Data excerpt
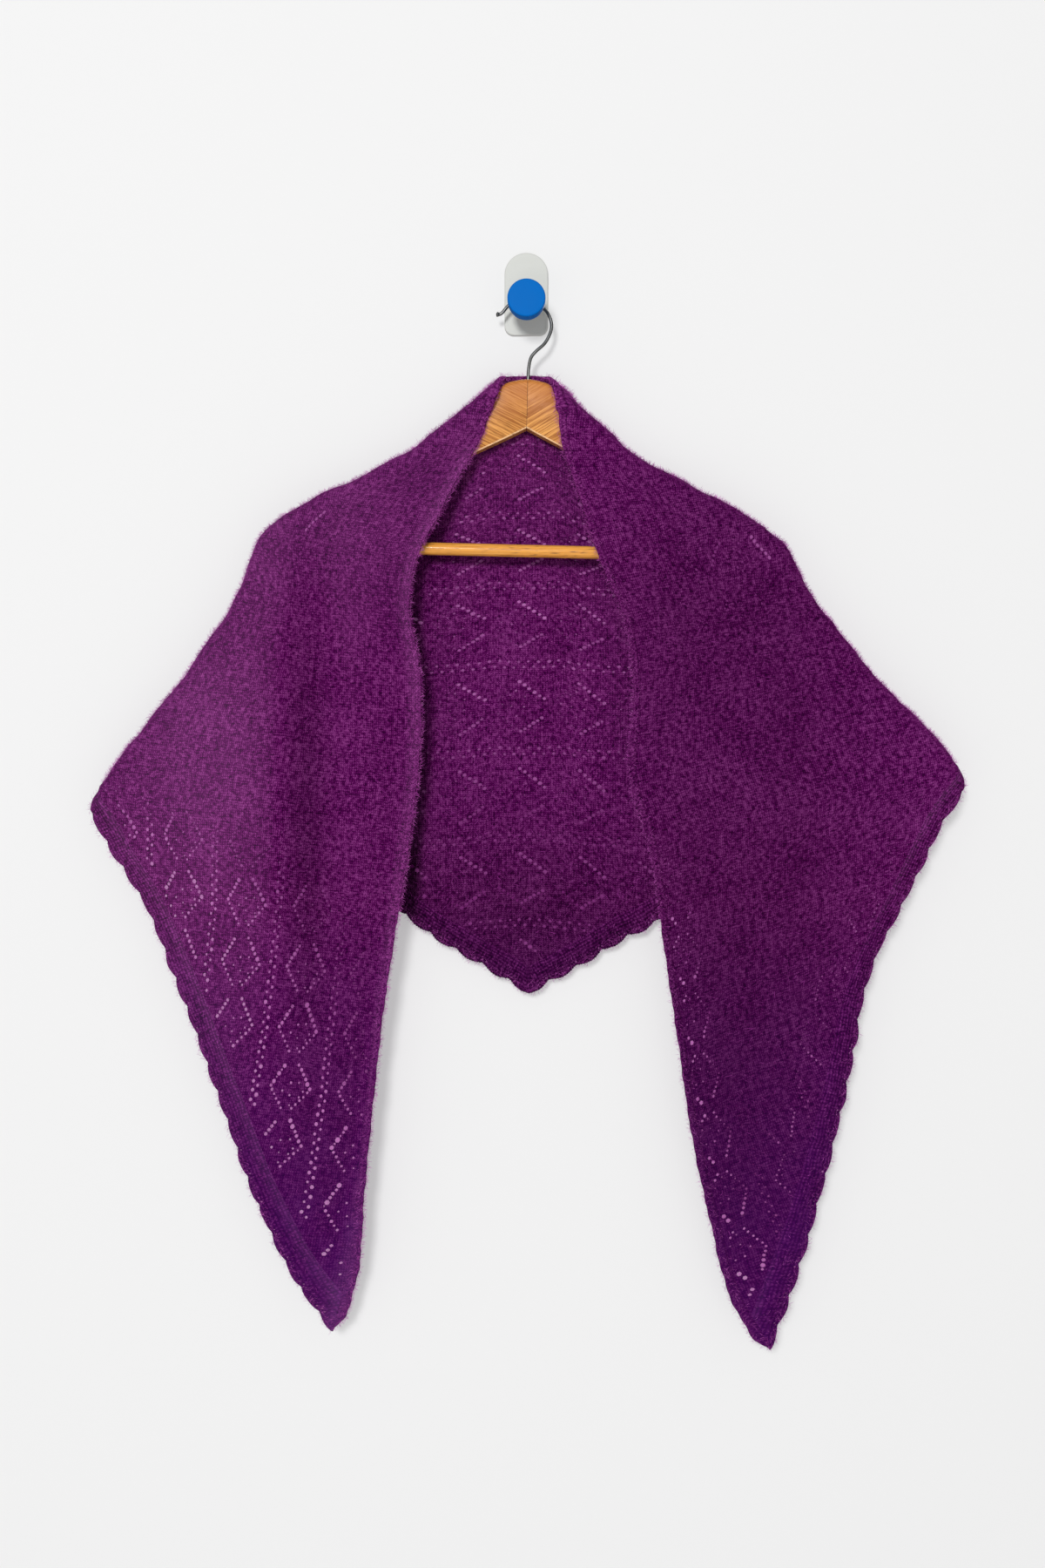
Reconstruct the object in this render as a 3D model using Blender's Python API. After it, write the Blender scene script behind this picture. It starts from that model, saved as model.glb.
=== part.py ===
"""A triangular lace shawl draped over a wooden suit hanger on a knob wall hook.

Frame: the origin is on the back of the wall plate, on the axis of its peg.
+X runs to the viewer's right, +Z is up and the wall is the plane Y = 0, so
everything hangs at negative Y. The tables are in millimetres.

The shawl is one knitted triangle. A point of it is named by its flat place:
  s  along the long edge, 0 at its middle, growing to the right,
  v  across the cloth, 0 on the long edge, SHAWL_DROP at the back point.
drape() takes such a place to where that stitch hangs, and every piece of
cloth is drawn flat, laid on that surface and given its thickness there.
"""
import math

import bmesh
import bpy
import numpy as np
from mathutils import Matrix, Vector
from mathutils.geometry import delaunay_2d_cdt

MM = 0.001

# ---------------------------------------------------------------- the flat cut
SHAWL_HALF = 885.0        # half of the long edge
SHAWL_DROP = 545.0        # long edge to back point
CLOTH = 2.0               # thickness of the knitted cloth
SEAM = 0.2                # each piece stops this far short of a seam line
BAND_WIDTH = 5.5          # rolled selvedge along the long edge
BAND_THICK = 4.0
EDGING_WIDTH = 16.0       # knitted-on scalloped edging along the two short sides
SCALLOP_PITCH = 26.8
SCALLOP_RISE = 3.5
FIRST_NOTCH = 20.0        # from the back point to the first notch
EDGING_CURL = 2.5         # how far the bound-off rim curls to the front
CURL_WIDTH = 9.0
CORNER_FADE, TIP_FADE = 45.0, 50.0      # the curl dies out this near a corner and a tip

HEM_ANGLE = math.atan2(SHAWL_DROP, SHAWL_HALF)
HEM_LENGTH = math.hypot(SHAWL_HALF, SHAWL_DROP)

# where the shawl is folded: along the hanger's top from the neck to the
# shoulder, then hanging free from the shoulder to the corner on the hem
NECK_AT = 23.0
SHOULDER_AT, SHOULDER_V = 195.0, 165.0
FREE_FOLD_RISE = 0.437
CORNER_AT = (SHAWL_DROP - SHOULDER_V + FREE_FOLD_RISE * SHOULDER_AT) / (
    FREE_FOLD_RISE + SHAWL_DROP / SHAWL_HALF)

# ------------------------------------------------------- how the shawl hangs
# Each row is one section across the cloth, at a distance "along" the long
# edge. "out" is the distance to the viewer's left or right of the peg, "down"
# the distance below it and "off" the distance from the wall.

# the rim: neck edge, then fold over the hanger, free fold, and hem to the tip
# columns: along, out, down
RIM_LEFT = [
    (12, 12, 60.5), (23, 22, 63.5), (50, 52.5, 90), (90, 97, 126), (130, 147, 153),
    (165, 192.5, 175), (195, 226, 199.5), (240, 244, 246), (300, 281, 304),
    (370, 330, 368), (420, 363.5, 413), (442, 376.5, 434), (465, 366, 458),
    (520, 333, 512), (600, 297, 598), (680, 266, 684), (760, 235, 770),
    (830, 200, 844), (885, 162, 895),
]
RIM_MIDDLE = (0, 0, 60.5)
RIM_RIGHT = [
    (12, 13, 60.5), (23, 24, 63.5), (50, 51.5, 94), (90, 94.5, 132), (130, 144.5, 161),
    (165, 188, 184), (195, 219.5, 208.5), (240, 243.5, 252), (300, 282, 302),
    (370, 333, 357), (420, 369, 396), (442, 379, 415), (465, 364, 440),
    (520, 335, 498), (600, 295, 583), (680, 276, 676), (760, 254, 769),
    (830, 230, 849), (885, 206.5, 913),
]

# the long edge on the two fronts, from the hanger to the tips
# columns: along, out, down, off
EDGE_LEFT = [
    (50, 29, 92, 31), (90, 44, 128, 34), (130, 63, 162, 39), (165, 78, 193, 43),
    (195, 92, 219, 46), (240, 100, 261, 49), (300, 91, 321, 50), (370, 91, 390, 50),
    (442, 99, 461, 48), (520, 111, 537, 45), (600, 123, 615, 42), (680, 132, 694, 40),
    (760, 140, 773, 37), (830, 146, 842, 34), (885, 162, 895, 31),
]
EDGE_RIGHT = [
    (50, 26, 92, 31), (90, 33, 132, 34), (130, 46, 170, 38), (165, 56, 205, 42),
    (195, 66, 233, 45), (240, 84, 276, 47), (300, 92, 336, 48), (370, 88, 407, 48),
    (442, 107, 477, 46), (520, 118, 556, 43), (600, 130, 636, 41), (680, 142, 717, 38),
    (760, 159, 796, 36), (830, 178, 865, 34), (885, 206.5, 913, 32),
]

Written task
Everything from the first line of the data through the line containing "import math" should be echoed exactly. Add nothing.

Written answer
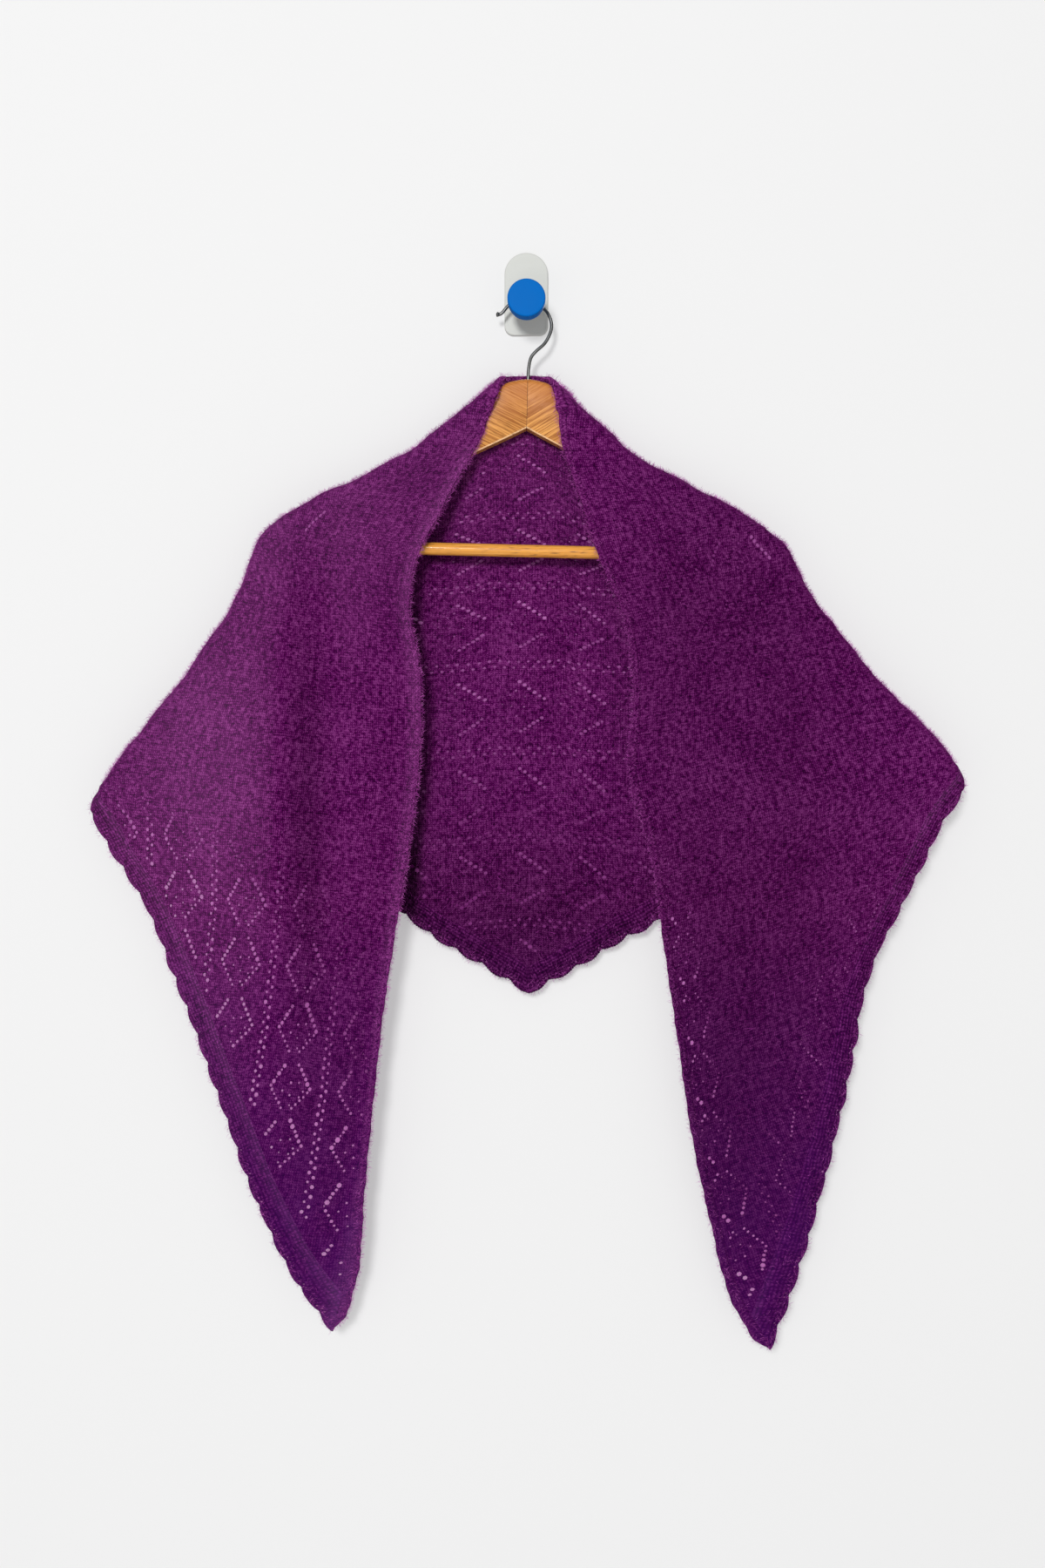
Reconstruct the object in this render as a 3D model using Blender's Python API. After it, write the Blender scene script behind this picture. It starts from that model, saved as model.glb.
=== part.py ===
"""A triangular lace shawl draped over a wooden suit hanger on a knob wall hook.

Frame: the origin is on the back of the wall plate, on the axis of its peg.
+X runs to the viewer's right, +Z is up and the wall is the plane Y = 0, so
everything hangs at negative Y. The tables are in millimetres.

The shawl is one knitted triangle. A point of it is named by its flat place:
  s  along the long edge, 0 at its middle, growing to the right,
  v  across the cloth, 0 on the long edge, SHAWL_DROP at the back point.
drape() takes such a place to where that stitch hangs, and every piece of
cloth is drawn flat, laid on that surface and given its thickness there.
"""
import math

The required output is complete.